I am working toward a web page, but I am pretty stupid in "computerology." I collect old weights and training equipment as well as strength and muscle publications.  I display them for other muscle crazies to enjoy.

Mike, I notice you have George F. Jowett's anvil, among other things. Why is he your hero? What makes his training methodology special and admirable?

When I was a fighter and boxer, around 1960, in search of more muscle as well as more success in fighting, I wrote to George F. Jowett in care of the "Jowett Institute." He was retired up in Canada, but someone at the mail-order business forwarded my letter to him. He sent me a handwritten reply encouraging me to weight train in conjunction with my boxing, which I did.

I wish I still had that letter. It was lost during a hurricane in Brownsville, Texas many years ago.

The anvil that I have on display, which belonged to George Jowett, was given to Jan and Terry Todd by his daughter. They have loaned it to me.

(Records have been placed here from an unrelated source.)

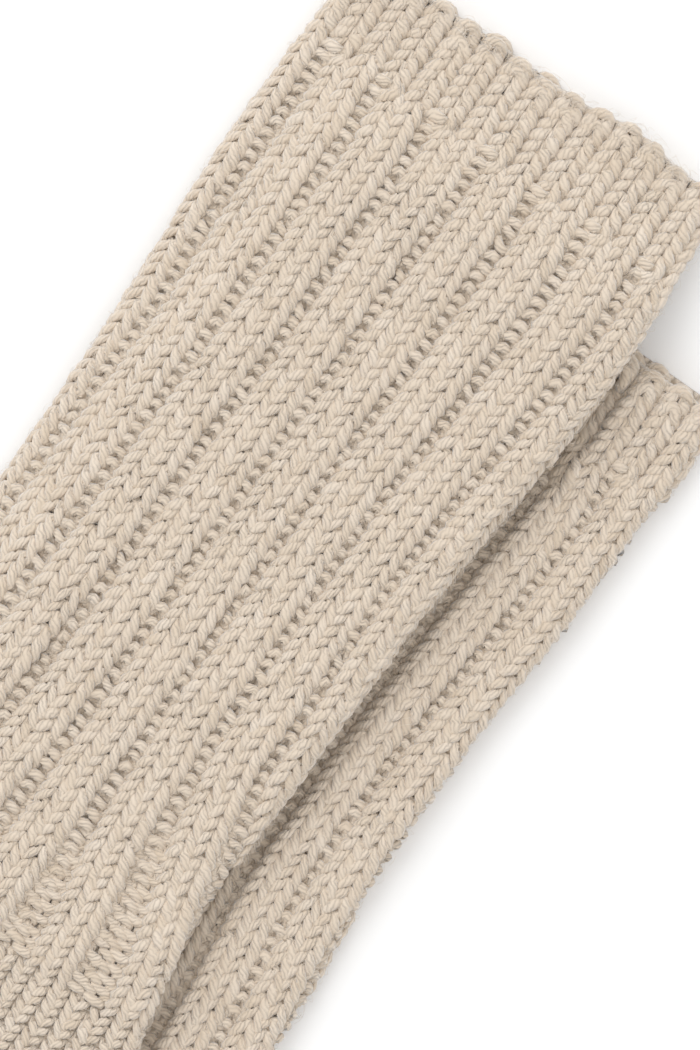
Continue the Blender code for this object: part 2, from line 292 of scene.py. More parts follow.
# how far the upper sock is lifted by the lower one, read from a map of the surface
def liftAt(sock, x, y):
    if sock["sag"] is None:
        return np.zeros_like(x)
    left, bottom, step, grid = sock["sag"]
    column = np.clip((x - left) / step, 0, grid.shape[1] - 1.001)
    row = np.clip((y - bottom) / step, 0, grid.shape[0] - 1.001)
    c, r = column.astype(int), row.astype(int)
    fc, fr = column - c, row - r
    return ((grid[r, c] * (1 - fc) + grid[r, c + 1] * fc) * (1 - fr)
            + (grid[r + 1, c] * (1 - fc) + grid[r + 1, c + 1] * fc) * fr)


# where the troughs lie, for each distance
def troughsAt(sock, at):
    return np.stack([np.interp(at, sock["stations"], sock["troughs"][:, i]) for i in range(9)], -1)


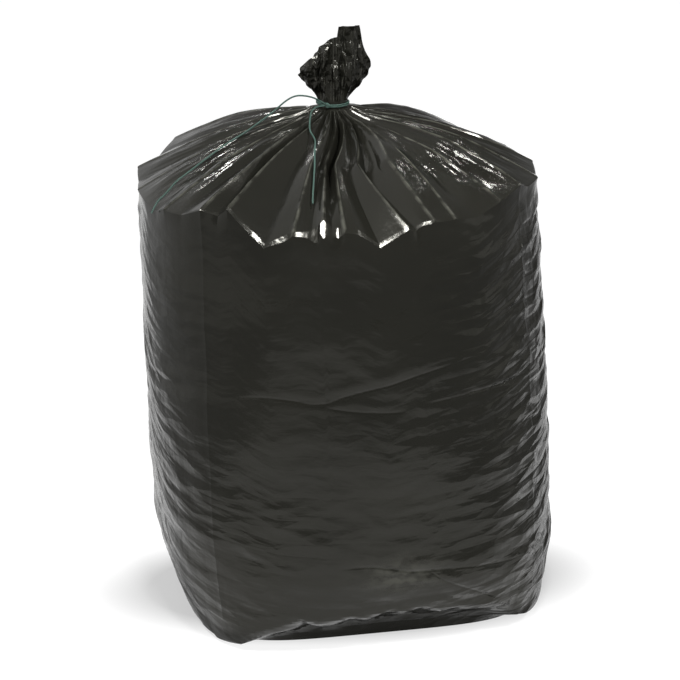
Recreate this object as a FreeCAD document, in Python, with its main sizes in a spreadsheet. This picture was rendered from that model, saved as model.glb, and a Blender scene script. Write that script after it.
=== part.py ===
import FreeCAD
import Part

import math
import os

# A filled refuse sack of thin black film, gathered at the neck and tied with green twine.
# Millimetres, Z up. The origin is the middle of the flat base, and the front faces -Y.
# An angle round the sack is 0 at the front and grows toward +X.

DOC = FreeCAD.newDocument("refuse_sack")


# Driving sizes

SIZES = [
    ("body_width", 450.0, "widest part of the filled body, left to right"),
    ("body_depth", 420.0, "widest part of the filled body, front to back"),
    ("base_width", 360.0, "flat contact face on the floor, left to right"),
    ("base_depth", 288.0, "flat contact face on the floor, front to back"),
    ("base_turn", 4.0, "turn of the base against the body, degrees"),
    ("tuck_height", 32.0, "top of the folded under edge of the base"),
    ("taper_height", 90.0, "height where the lower corners reach full width"),
    ("shoulder_height", 492.0, "edge between the wall and the gathered top"),
    ("shoulder_inset", 8.0, "how far the wall draws in at the shoulder"),
    ("dome_rise", 80.0, "tie above the shoulder"),
    ("neck_flare", 9.0, "steep rise of the pleats just under the tie"),
    ("neck_lean", 24.6, "offset of the neck to the left of the base"),
    ("neck_radius", 16.5, "gathered neck inside the twine"),
    ("tuft_height", 86.0, "tallest flap of film above the tie"),
    ("tuft_width", 74.0, "fan of film above the tie, left to right"),
    ("tuft_depth", 36.0, "fan of film above the tie, front to back"),
    ("tuft_pleat", 2.6, "depth of the pleats of the fan"),
    ("pleat_count", 13, "pleats round the fan"),
    ("crumple_depth", 1.6, "shallow crumple of the wall"),
    ("twine_diameter", 1.8, "green tying twine"),
    ("twine_turns", 2, "turns of twine round the neck"),
    ("twine_gap", 0.3, "play between the neck and the twine"),
    ("knot_size", 5.6, "knot of the twine, across"),
    ("knot_angle", -24.0, "place of the knot round the neck, degrees"),
]

SHEET = DOC.addObject("Spreadsheet::Sheet", "Sizes")
for row, (alias, value, note) in enumerate(SIZES, start=1):
    SHEET.set("A%d" % row, alias)
    SHEET.set("B%d" % row, str(value))
    SHEET.set("C%d" % row, note)
    SHEET.setAlias("B%d" % row, alias)
DOC.recompute()


def size(alias):
    return float(SHEET.get(alias))


# Fold lines of the gathered top. Each runs from the shoulder edge up to the neck.
# Angles in degrees at the shoulder, half way up and near the neck, then how far the
# film stands out (+) or in (-) there, mm, and on the wall below the shoulder.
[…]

George F. Jowett was a man who could do, think, and put the two together in writing.  He was a forerunner of Scott Sonnon. In reading his books and other publications you realize that he was teaching from experience and a careful study of building "Might and Muscle." He was honest, knowledgeable, and enthusiastic, just like Scott Sonnon.

Mike, Carol, it's been an honor.  Thank you for the extremely educational pleasure of interview!